Fifth Third Bank fights back against CFPB’s allegations that it had opened bank accounts without consumers’ permission

There seems to be a legal battle brewing between the US government and a Cincinnati-based bank.

The fight is about whether or not Fifth Third Bank opened unauthorised accounts without their customers’ knowledge or consent and that it rewarded its sales team for doing so.

However, the bank is aggressively denying the allegations and saying it will “defend itself vigorously” against the accusations in court.

The Consumer Financial Protection Bureau’s (CFPB) levied the  allegations against the bank in a new lawsuit filed in a federal district court in the Northern District of Illinois.
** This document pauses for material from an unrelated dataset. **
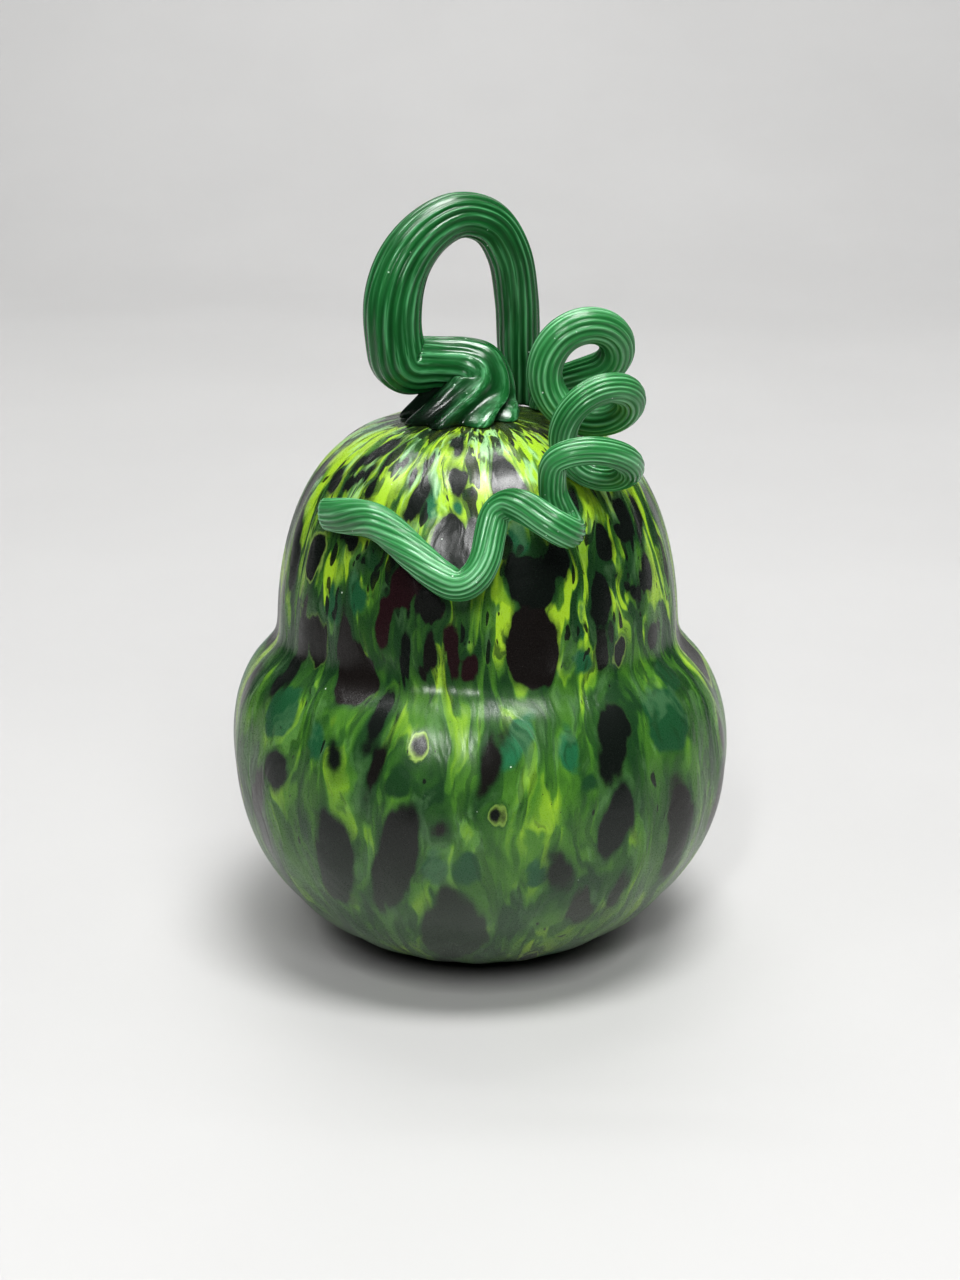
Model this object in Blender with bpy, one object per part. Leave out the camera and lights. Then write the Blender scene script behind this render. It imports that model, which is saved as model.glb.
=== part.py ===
"""Blown-glass gourd ornament: a hollow two-lobed body, a looped stem and a curled tendril.

Run with: blender --background --python part.py
The dimensions below are in millimetres and the meshes in metres, +Z up. The origin is the
centre of the flat foot, and -Y is the front.
"""

import math

import bmesh
import bpy
from mathutils import Vector

MM = 0.001

# Gap between touching pieces
GAP = 0.3

# Camera of the photograph, whose frame is 960 by 1280 pixels, in front of the part and looking down
FRAME_WIDTH = 960.0
FRAME_HEIGHT = 1280.0
FOCAL_PIXELS = 2000.0
CAMERA_PLACE = (0.65, -537.7, 247.35)
CAMERA_PITCH = math.radians(16.7)

# Blown body: its outline is drawn in squared ellipses from the belly down to the foot, from the
# belly up to the neck, and from the neck up to the mouth that the stem covers. A squareness of 2
# is a true ellipse, and more is boxier.
FOOT_RADIUS = 25.0
BASE_SQUARENESS = 2.4
BELLY_RADIUS = 70.0
BELLY_HEIGHT = 57.0
SHOULDER_SQUARENESS = 5.0
NECK_RADIUS = 56.0
NECK_HEIGHT = 89.0
CROWN_SQUARENESS = 3.5
MOUTH_RADIUS = 8.0
CROWN_HEIGHT = 150.2
ARC_STEPS = 200
WALL = 3.5
# The lower lobe leans a little to +X between the foot and SWAY_TOP
SWAY = 0.9
SWAY_TOP = 90.0

# Optic-mould ribs of the body: full height beyond RIB_FULL from the axis, none within RIB_NONE
RIB_COUNT = 20
RIB_HEIGHT = 0.6
RIB_NONE = 26.0
RIB_FULL = 40.0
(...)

The complaint alleged that Fifth Third Bank had opened deposit and credit-card accounts in consumers’ names, transferred funds from consumers’ existing accounts to new and improperly opened accounts, enrolled consumers in unauthorised online-banking services, and activated unauthorised lines of credit on consumers’ accounts.

By doing so, the CFPB accused Fifth Third Bank of having violated the Consumer Financial Protection Act’s prohibition against unfair and abusive acts or practices as well as the Truth in Lending Act and the Truth in Savings Act and their implementing regulations.
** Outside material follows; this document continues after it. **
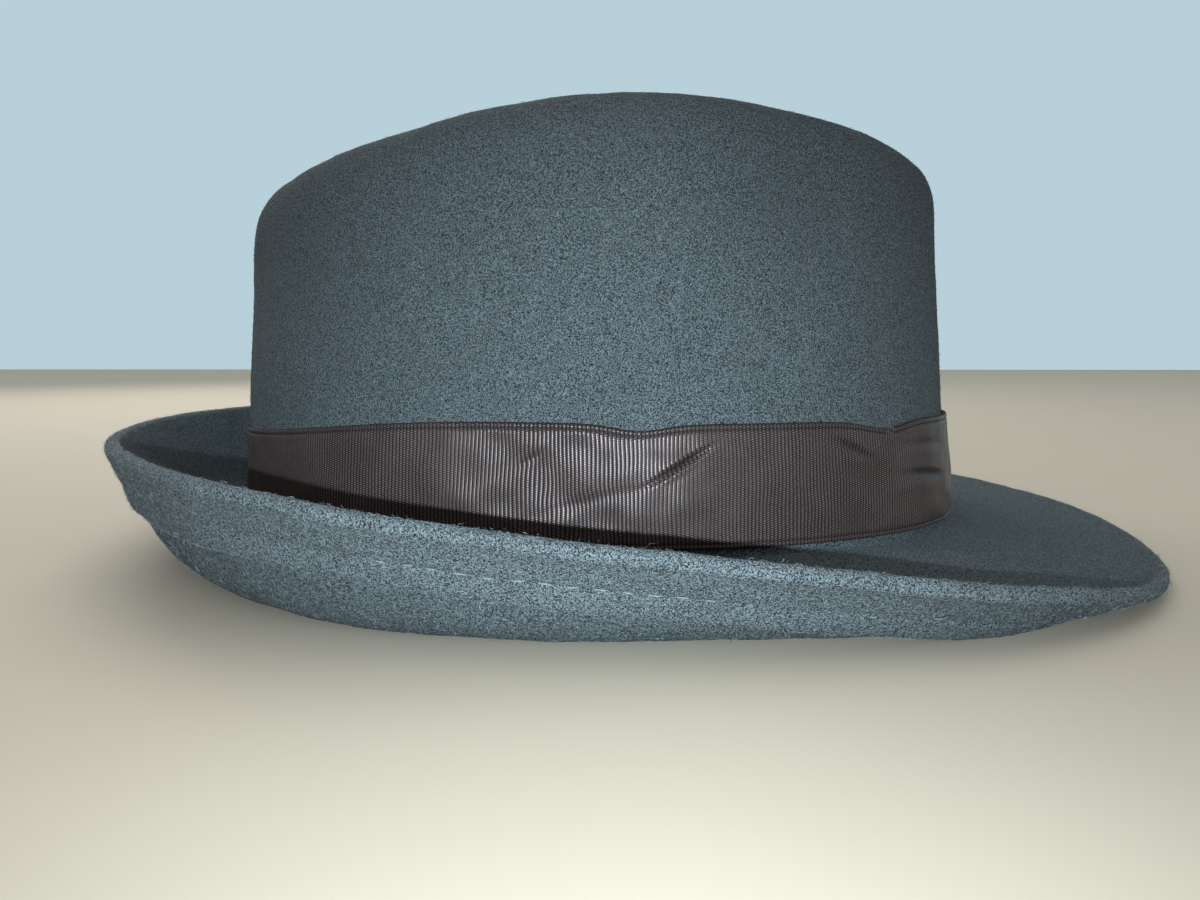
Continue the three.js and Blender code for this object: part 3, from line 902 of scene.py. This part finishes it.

The CFPB alleged that Fifth Third Bank had used a cross-sell strategy to increase the number of products and services it provided to existing customers. It also claimed that the bank rewarded this behaviour through an incentive-compensation programme that conditioned employee-performance ratings and, in some instances, continued employment on meeting ambitious sales goals.
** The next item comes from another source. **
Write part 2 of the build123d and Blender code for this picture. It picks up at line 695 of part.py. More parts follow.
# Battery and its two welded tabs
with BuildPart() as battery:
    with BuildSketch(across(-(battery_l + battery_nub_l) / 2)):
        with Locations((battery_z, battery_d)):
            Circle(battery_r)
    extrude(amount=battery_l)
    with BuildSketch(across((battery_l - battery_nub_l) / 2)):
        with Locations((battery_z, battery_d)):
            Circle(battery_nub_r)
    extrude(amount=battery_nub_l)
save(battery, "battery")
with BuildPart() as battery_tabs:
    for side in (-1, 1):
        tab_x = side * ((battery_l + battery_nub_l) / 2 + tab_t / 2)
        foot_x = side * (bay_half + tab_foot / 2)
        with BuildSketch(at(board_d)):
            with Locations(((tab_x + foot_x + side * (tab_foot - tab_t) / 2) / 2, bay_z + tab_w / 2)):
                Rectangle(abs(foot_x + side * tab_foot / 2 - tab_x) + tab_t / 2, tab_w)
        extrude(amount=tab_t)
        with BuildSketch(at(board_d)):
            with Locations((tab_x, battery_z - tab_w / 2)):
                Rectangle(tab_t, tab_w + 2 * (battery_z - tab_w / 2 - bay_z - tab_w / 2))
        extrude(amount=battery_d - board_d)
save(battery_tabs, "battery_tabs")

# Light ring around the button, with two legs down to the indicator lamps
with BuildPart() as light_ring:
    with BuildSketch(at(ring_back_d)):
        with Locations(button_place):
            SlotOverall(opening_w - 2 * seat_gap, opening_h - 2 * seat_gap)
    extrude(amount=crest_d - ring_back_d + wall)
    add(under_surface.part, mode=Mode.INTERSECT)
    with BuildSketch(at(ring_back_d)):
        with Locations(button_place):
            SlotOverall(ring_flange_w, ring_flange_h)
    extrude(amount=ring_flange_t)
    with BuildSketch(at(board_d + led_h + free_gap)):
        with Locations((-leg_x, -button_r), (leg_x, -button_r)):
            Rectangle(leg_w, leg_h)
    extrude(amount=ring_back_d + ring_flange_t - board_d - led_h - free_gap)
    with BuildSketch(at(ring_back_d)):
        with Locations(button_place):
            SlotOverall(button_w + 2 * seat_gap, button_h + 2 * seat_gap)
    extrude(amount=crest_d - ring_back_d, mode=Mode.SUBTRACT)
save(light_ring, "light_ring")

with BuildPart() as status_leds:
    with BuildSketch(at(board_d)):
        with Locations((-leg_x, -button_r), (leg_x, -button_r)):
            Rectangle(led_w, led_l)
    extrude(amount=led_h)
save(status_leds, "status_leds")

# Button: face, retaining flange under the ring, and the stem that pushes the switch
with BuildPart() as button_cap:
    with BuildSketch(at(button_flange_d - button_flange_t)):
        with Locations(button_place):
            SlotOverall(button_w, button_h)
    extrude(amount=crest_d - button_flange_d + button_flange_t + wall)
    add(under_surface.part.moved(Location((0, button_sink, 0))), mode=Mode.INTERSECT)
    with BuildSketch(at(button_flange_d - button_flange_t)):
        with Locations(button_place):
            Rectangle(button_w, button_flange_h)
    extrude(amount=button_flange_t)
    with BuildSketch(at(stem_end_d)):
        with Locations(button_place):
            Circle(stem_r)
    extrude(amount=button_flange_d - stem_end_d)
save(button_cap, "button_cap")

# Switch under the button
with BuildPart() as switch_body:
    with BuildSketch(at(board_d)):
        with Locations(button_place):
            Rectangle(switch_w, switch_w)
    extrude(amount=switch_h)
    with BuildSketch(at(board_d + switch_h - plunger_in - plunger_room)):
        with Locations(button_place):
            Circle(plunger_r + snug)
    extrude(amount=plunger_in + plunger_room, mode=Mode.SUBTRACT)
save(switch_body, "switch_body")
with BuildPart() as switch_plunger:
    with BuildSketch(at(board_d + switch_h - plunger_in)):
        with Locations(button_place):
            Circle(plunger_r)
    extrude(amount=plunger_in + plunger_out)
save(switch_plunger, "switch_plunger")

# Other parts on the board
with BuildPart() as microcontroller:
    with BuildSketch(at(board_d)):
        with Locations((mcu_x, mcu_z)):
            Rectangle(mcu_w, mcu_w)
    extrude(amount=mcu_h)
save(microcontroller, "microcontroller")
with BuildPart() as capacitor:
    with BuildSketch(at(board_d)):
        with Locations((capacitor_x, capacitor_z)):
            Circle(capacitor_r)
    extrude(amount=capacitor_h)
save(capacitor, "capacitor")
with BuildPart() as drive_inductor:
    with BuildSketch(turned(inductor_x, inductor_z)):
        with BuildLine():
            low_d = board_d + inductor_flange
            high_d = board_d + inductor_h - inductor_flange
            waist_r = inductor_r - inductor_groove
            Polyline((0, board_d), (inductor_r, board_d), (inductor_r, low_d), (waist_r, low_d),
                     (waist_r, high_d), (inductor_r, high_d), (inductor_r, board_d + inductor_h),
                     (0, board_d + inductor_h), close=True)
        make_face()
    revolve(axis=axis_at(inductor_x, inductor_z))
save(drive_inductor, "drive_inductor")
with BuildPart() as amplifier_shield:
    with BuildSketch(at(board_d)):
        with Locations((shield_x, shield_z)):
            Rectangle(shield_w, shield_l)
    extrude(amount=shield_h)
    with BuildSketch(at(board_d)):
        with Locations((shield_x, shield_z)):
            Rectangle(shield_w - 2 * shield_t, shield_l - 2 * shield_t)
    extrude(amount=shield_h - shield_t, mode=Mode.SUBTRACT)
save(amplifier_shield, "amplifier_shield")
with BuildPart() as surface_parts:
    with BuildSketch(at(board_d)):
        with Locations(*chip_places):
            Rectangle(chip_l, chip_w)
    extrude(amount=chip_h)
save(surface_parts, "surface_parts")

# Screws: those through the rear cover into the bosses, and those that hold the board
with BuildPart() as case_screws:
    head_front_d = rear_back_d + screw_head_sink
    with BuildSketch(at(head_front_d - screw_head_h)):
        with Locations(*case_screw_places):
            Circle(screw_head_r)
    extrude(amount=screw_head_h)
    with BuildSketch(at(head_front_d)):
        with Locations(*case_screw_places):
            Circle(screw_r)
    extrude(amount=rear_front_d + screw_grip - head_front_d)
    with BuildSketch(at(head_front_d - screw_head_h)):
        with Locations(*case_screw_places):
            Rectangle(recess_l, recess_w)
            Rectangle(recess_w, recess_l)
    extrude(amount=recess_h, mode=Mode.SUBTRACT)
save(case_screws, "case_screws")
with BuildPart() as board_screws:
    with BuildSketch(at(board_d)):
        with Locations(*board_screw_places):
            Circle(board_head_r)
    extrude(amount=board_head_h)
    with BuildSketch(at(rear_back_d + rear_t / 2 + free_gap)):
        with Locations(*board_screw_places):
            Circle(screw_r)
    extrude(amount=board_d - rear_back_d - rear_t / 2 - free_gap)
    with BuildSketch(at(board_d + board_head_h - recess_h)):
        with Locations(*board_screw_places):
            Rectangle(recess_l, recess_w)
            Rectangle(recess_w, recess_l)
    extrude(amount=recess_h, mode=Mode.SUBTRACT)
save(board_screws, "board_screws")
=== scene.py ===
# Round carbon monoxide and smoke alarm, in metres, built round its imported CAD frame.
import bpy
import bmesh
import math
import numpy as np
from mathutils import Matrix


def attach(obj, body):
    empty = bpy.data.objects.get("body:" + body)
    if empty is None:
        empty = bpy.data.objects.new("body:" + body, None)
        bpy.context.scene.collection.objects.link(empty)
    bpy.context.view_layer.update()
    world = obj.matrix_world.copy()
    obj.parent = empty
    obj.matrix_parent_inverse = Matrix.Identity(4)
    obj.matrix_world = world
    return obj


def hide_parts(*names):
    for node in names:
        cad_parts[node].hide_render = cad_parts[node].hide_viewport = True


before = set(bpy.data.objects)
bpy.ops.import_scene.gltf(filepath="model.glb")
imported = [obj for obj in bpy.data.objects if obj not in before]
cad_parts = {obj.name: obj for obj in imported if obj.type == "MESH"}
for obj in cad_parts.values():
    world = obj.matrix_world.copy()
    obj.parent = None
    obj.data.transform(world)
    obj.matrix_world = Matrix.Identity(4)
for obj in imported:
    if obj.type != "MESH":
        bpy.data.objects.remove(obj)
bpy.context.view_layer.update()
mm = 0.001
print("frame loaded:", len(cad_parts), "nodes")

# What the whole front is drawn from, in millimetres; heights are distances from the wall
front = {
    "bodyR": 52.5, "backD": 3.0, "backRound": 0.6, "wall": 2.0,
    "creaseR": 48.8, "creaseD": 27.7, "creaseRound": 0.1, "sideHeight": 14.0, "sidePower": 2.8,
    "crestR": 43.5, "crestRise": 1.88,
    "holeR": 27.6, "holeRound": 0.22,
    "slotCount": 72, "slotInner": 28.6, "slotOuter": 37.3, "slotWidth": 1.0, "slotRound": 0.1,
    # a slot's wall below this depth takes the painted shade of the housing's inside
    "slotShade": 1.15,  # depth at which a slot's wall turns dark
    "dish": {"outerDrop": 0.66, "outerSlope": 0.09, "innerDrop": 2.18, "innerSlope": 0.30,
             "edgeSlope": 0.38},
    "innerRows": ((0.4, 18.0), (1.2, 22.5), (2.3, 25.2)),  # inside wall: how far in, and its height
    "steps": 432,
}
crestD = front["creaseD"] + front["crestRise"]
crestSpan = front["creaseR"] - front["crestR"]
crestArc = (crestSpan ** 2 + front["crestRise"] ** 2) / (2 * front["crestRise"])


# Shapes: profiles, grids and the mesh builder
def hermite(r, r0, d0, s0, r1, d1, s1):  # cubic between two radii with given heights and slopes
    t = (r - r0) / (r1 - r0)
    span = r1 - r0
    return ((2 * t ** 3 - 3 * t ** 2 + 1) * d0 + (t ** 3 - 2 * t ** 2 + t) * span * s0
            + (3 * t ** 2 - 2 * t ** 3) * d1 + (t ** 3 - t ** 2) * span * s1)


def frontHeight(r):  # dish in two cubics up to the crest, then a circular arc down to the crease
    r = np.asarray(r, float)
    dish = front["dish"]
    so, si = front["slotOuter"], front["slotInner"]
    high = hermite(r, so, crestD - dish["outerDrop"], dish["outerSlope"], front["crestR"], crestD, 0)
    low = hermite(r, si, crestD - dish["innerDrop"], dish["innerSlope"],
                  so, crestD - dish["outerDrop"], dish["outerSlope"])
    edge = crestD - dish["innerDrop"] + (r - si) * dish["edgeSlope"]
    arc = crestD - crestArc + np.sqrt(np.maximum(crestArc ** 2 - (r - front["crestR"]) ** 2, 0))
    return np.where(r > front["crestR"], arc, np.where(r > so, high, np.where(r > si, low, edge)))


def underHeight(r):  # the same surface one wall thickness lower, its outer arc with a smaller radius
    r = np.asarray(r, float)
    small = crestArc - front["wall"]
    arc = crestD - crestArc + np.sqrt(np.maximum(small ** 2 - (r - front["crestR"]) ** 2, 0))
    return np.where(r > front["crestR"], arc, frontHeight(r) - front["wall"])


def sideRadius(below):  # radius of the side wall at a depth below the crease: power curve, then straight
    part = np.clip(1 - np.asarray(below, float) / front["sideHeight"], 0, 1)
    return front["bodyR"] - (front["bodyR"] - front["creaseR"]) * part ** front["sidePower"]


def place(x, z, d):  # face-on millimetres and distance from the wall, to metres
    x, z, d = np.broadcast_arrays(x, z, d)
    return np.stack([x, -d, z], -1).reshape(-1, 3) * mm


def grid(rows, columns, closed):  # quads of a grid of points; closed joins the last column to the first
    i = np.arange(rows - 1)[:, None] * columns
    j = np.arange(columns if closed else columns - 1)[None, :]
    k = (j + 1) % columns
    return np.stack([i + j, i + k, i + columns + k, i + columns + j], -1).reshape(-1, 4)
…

Moreover, the CFPB accused the bank of having known about the practice ever since 2008, but that it had not taken enough steps to prevent it.

Fifth Third Bank has forcefully denied any wrongdoing. “The bank will defend itself vigorously and is confident in the outcome,” said Susan Zaunbrecher, chief legal officer of Fifth Third Bank.

She denied that the bank encouraged employees through its incentive structure to open unauthorised accounts or that Fifth Third Bank gave staff members sales quotas or product-specific targets.

“Our controls are designed to prevent and detect unauthorised account openings,” Zaunbrecher said. “For almost a decade, our incentive compensation system has focused on account quality. In fact, it claws back compensation from employees for accounts that are unused or closed shortly after they were opened.

“After an investigation spanning more than three years and involving nearly half a billion pieces of data produced by the bank, the CFPB has not informed us of any unauthorised accounts beyond the fewer than 1,100 accounts that the bank itself identified out of ten million, or approximately 0.01%, of accounts opened between 2010 and 2016. These accounts involved less than $30,000 in improper customer charges that were ultimately waived or reimbursed to customers years ago. While even a single unauthorised account is one too many, we took appropriate and decisive action to address each situation.”